Brief:
Restate each of the lines given below, word for word.

Material:
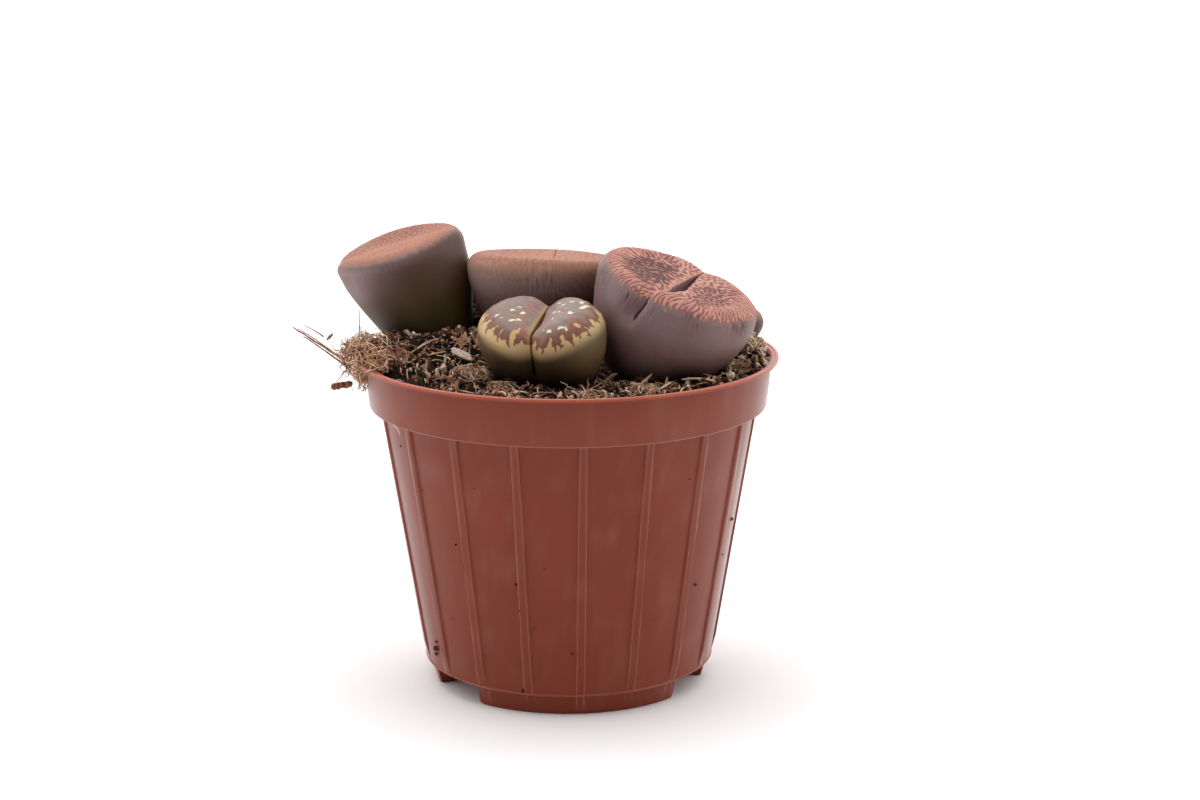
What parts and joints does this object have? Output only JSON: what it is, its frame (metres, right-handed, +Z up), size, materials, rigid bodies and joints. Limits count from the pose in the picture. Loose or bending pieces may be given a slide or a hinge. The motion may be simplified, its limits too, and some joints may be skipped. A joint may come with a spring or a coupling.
{
  "type": "potted lithops",
  "caption": "Living-stone plants with wrinkled flat-topped leaf pairs, growing in a small round plastic nursery pot filled with peaty potting mix.",
  "frame": {"origin": "on the surface that the pot's feet stand on, below the middle of the whole outline; the pot's own axis stands 4.05 mm to the +X side of it, because the tuft of root fibre reaches further out than the rim", "axes": "+Z up along the pot's axis; the side that the picture shows, with the small green leaf pair, faces -Y; the tuft of root fibre hangs over the rim at -X"},
  "size_m": [0.0632, 0.055, 0.0584],
  "materials": {
    "pot_plastic": "moulded terracotta-brown polypropylene, satin",
    "leaf_mauve": "waxy mauve-brown leaf skin, finely pitted, with orange-tan raised lines on the face",
    "leaf_green": "waxy olive-green leaf skin with a cream toothed margin and grey-purple windows",
    "mix": "dark damp peat with coarse crumbs and pale fibres",
    "fibre": "dry matted orange-tan root fibre",
    "chip": "pale split wood, dry"
  },
  "bodies": {
    "root": {"pot": "pot_plastic", "potting_mix": "mix", "lithops_back_left": "leaf_mauve", "lithops_back_middle": "leaf_mauve", "lithops_right": "leaf_mauve", "lithops_front_small": "leaf_green", "lithops_right_small": "leaf_mauve", "root_fibre_tuft": "fibre", "wood_chip": "chip"}
  },
  "joints": []
}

Solution:
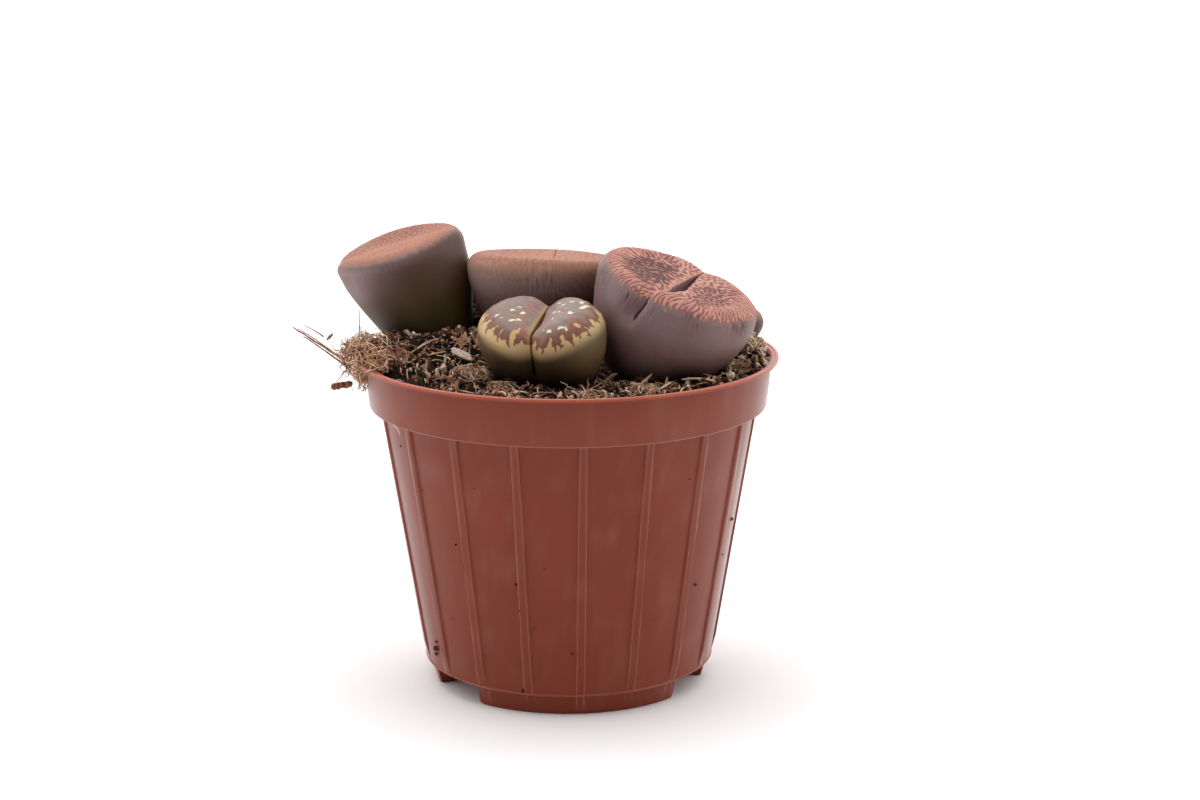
What parts and joints does this object have? Output only JSON: what it is, its frame (metres, right-handed, +Z up), size, materials, rigid bodies and joints. Limits count from the pose in the picture. Loose or bending pieces may be given a slide or a hinge. The motion may be simplified, its limits too, and some joints may be skipped. A joint may come with a spring or a coupling.
{
  "type": "potted lithops",
  "caption": "Living-stone plants with wrinkled flat-topped leaf pairs, growing in a small round plastic nursery pot filled with peaty potting mix.",
  "frame": {"origin": "on the surface that the pot's feet stand on, below the middle of the whole outline; the pot's own axis stands 4.05 mm to the +X side of it, because the tuft of root fibre reaches further out than the rim", "axes": "+Z up along the pot's axis; the side that the picture shows, with the small green leaf pair, faces -Y; the tuft of root fibre hangs over the rim at -X"},
  "size_m": [0.0632, 0.055, 0.0584],
  "materials": {
    "pot_plastic": "moulded terracotta-brown polypropylene, satin",
    "leaf_mauve": "waxy mauve-brown leaf skin, finely pitted, with orange-tan raised lines on the face",
    "leaf_green": "waxy olive-green leaf skin with a cream toothed margin and grey-purple windows",
    "mix": "dark damp peat with coarse crumbs and pale fibres",
    "fibre": "dry matted orange-tan root fibre",
    "chip": "pale split wood, dry"
  },
  "bodies": {
    "root": {"pot": "pot_plastic", "potting_mix": "mix", "lithops_back_left": "leaf_mauve", "lithops_back_middle": "leaf_mauve", "lithops_right": "leaf_mauve", "lithops_front_small": "leaf_green", "lithops_right_small": "leaf_mauve", "root_fibre_tuft": "fibre", "wood_chip": "chip"}
  },
  "joints": []
}